Memorable Olympic moments? The most positive memory was when Sydney Crosby scored the gold-medal-winning goal for Canada in overtime in 2010 (against the U.S. team, unfortunately).

Prakash Ranganathan

Name: Prakash Ranganathan, assistant professor of Electrical Engineering

Hometown: Chennai, India
Indian Olympic Team: 121 athletes

What games are  you most excited to watch during the Rio Olympics?  Field hockey, archery, badminton and gymnastics.
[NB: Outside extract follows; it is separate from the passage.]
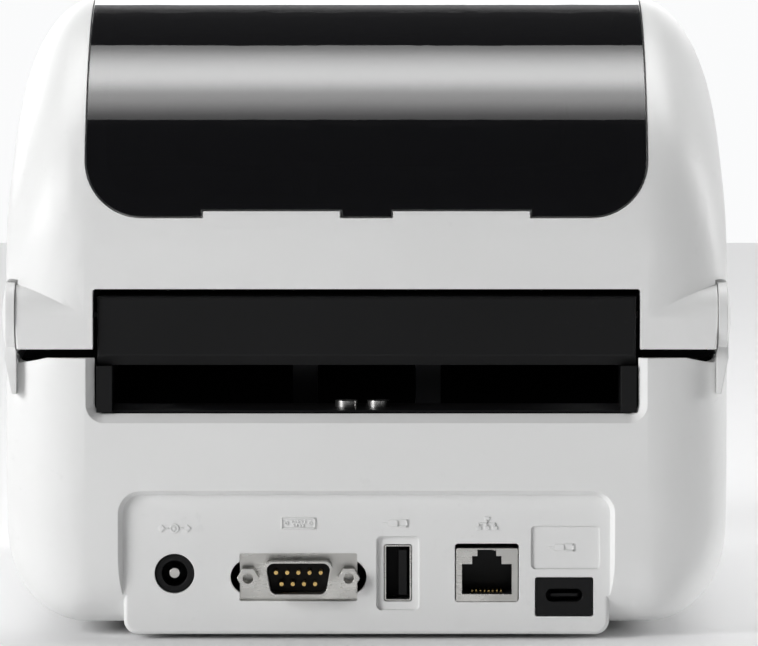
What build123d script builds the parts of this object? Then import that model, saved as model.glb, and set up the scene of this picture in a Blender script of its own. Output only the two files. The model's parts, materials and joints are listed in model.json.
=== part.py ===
from build123d import *
import math
import os

# Desktop thermal label printer. Millimetres, +Z up, origin on the floor under
# the middle of the printer. The labels leave at the front (-Y), the sockets
# are at the back (+Y).

# ---------------------------------------------------------------- casing ----
BODY_WIDTH = 179.6
HEIGHT = 156.0
REAR_Y = 110.0
FRONT_Y = -112.0
FLOOR_GAP = 3.0
SPLIT_Z = 71.0
SPLIT_GAP = 0.8
WALL = 2.6

# The middle of each casing is straight across; a band on each side rounds it
# off towards the side wall.
COVER_FLAT_WIDTH = 139.6
BASE_FLAT_WIDTH = 139.8
BAND_REAR_DEPTH = 12.0
BAND_REAR_KINK = 1.5
BAND_FRONT_DEPTH = 12.0
BAND_TOP_DROP = 42.6
BAND_BOTTOM_RISE = 21.5
BAND_STEPS = 5

# Side outline of the cover, above the split.
FACE_TOP_Z = 96.0
FACE_LEAN = 5.0
SLOPE_LOW = (-100.0, 108.0)
SLOPE_HIGH = (-64.0, 133.0)
CROWN_Y = 28.0
REAR_TOP_Z = 98.0
REAR_SHOULDER_SHARE = 0.68

# Rounded lower edges of the base.
BASE_FRONT_RADIUS = 14.0
BASE_REAR_RADIUS = 18.0

# ----------------------------------------------------------------- hinge ----
HINGE_Y = 102.0
HINGE_Z = 80.0
BARREL_RADIUS = 8.0
BARREL_INNER_X = COVER_FLAT_WIDTH / 2 - 2.0
BARREL_OUTER_X = BODY_WIDTH / 2 - 1.9
BARREL_END_RADIUS = 36.0
KNUCKLE_DROP = 7.6
KNUCKLE_CORNER = 0.5
KNUCKLE_REACH = 17.0
BAR_ROOM_RADIUS = 0.8
EAR_RADIUS = 8.5
EAR_PROUD = 0.7
EAR_FACE_GAP = 0.3
EAR_DOME = 33.0
EAR_THICKNESS = 3.6
EAR_GAP = 0.8
EAR_NECK_LENGTH = 6.5
EAR_NECK_FADE = (70.0, 61.0)
EAR_NECK_FOOT_INSET = 1.8
KNUCKLE_SWEEP_GAP = 0.4
HINGE_PIN_RADIUS = 2.5
HINGE_PIN_DEPTH = 6.0
RUNNING_FIT = 0.06
BAR_GAP = 1.0
BAR_FACE = 6.6
BAR_TOP = 5.5
BAR_SLANT_Z = 70.9
BAR_SLANT_DEPTH = 2.0
BAR_EDGE_RADIUS = 0.8
BAR_TO_COVER = 1.4

# ---------------------------------------------------------------- window ----
WINDOW_EDGE_GAP = 0.4
WINDOW_THICKNESS = 2.0
WINDOW_PROUD = 0.3
WINDOW_LEDGE = 5.0
WINDOW_REAR_Z = 105.4
WINDOW_FRONT_Z = 139.0
WINDOW_REAR_RADIUS = 13.8
WINDOW_FRONT_RADIUS = 9.0
WINDOW_TAB_X = 23.5
WINDOW_TAB_LENGTH = 34.0
WINDOW_TAB_HEIGHT = 1.3

# ------------------------------------------------------- fan-fold slot ----
SLOT_WIDTH = 126.2
SLOT_BOTTOM_Z = 56.6
SLOT_TOP_Z = 68.2
SLOT_FRAME_SIDE = 3.9
SLOT_FRAME_PLATE = 2.2
SLOT_BEVEL = 2.2
SLOT_RADIUS = 2.4
BAR_FRAME_GAP = 0.1
SLOT_FRAME_DEPTH = 21.0
SLOT_SCREW_X = (5.0, -2.9)

# ------------------------------------------------------------- sockets ----
IO_PANEL_Y = 108.0
IO_WIDTH = 123.0
IO_TOP_Z = 36.0
IO_BLOCK_WIDTH = 120.6
IO_BLOCK_BOTTOM_Z = 1.2
IO_WALL = 2.0
IO_TOP_RADIUS = 5.5
IO_BOTTOM_RADIUS = 3.5
IO_EDGE_RADIUS = 1.1
IO_WALL_SLOPE = 30.0
SOCKET_CLEARANCE = 0.3
BOARD_TOP_Z = 9.2
BOARD_THICKNESS = 1.6
BOARD_DEPTH = 54.0

DC_X = 47.7
DC_Z = 16.4
DC_HOLE_DIAMETER = 9.9
DC_BORE_DIAMETER = 6.4
DC_BODY_LENGTH = 14.0
DC_PIN_DIAMETER = 2.5

SERIAL_X = 16.9
SERIAL_Z = 15.5
SERIAL_SCREW_SPACING = 24.99
SERIAL_LOBE_RADIUS = 4.4
SERIAL_CUT_WIDTH = 29.1
SERIAL_CUT_HEIGHT = 11.9
SERIAL_CUT_CORNER = 0.4
SERIAL_D_WIDTH = 17.4
SERIAL_D_HEIGHT = 8.7
SERIAL_FLANGE_MARGIN = 2.1
SERIAL_FLARE = 1.0
SERIAL_SHELL_WALL = 0.5
SERIAL_SHELL_OUT = 4.0
SERIAL_PIN_PITCH = 2.77
SERIAL_ROW_PITCH = 2.84
SERIAL_PIN_DIAMETER = 1.0
SERIAL_HEX = 4.75
SERIAL_HEX_LENGTH = 5.0
SERIAL_THREAD_DIAMETER = 2.6
SERIAL_BODY_DEPTH = 10.0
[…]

Greatest Olympic moments for your country?  In 1928, the Indian team won its first Olympic gold medal in field hockey, and until 1956, the Indian men’s team remained unbeaten in the Olympics, winning six gold medals in a row.

 

Simona Barbu

Name: Simona Barbu, assistant professor and Burgum Endowed Chair of Cello

Hometown: Timisoara, Romania

Romanian Olympic Team: 96 athletes

When you were growing up, were the Olympics something that you would tune into at your home?Definitely. I very much enjoyed watching the Olympics even if I had to stay up all night to watch the live streaming TV.

Olympic memory? My greatest Olympic memory was when the Romanian women gymnastic team won the gold medal.

 

Dave Yearwood

Name: Dave Yearwood, professor of technology

Home country: St. Vincent and the Grenadines

St. Vincent and the Grenadines Olympic Team: 4 athletes

What Olympic sports do you focus on? Bicycle racing, both track and road; track and field; cricket and soccer.

Greatest Olympic memory? I attended the 1996 Olympics in Atlanta, where I got to see bicycle racing, rowing, track and field events (100 M and 200 M), gymnastics, and synchronized swimming.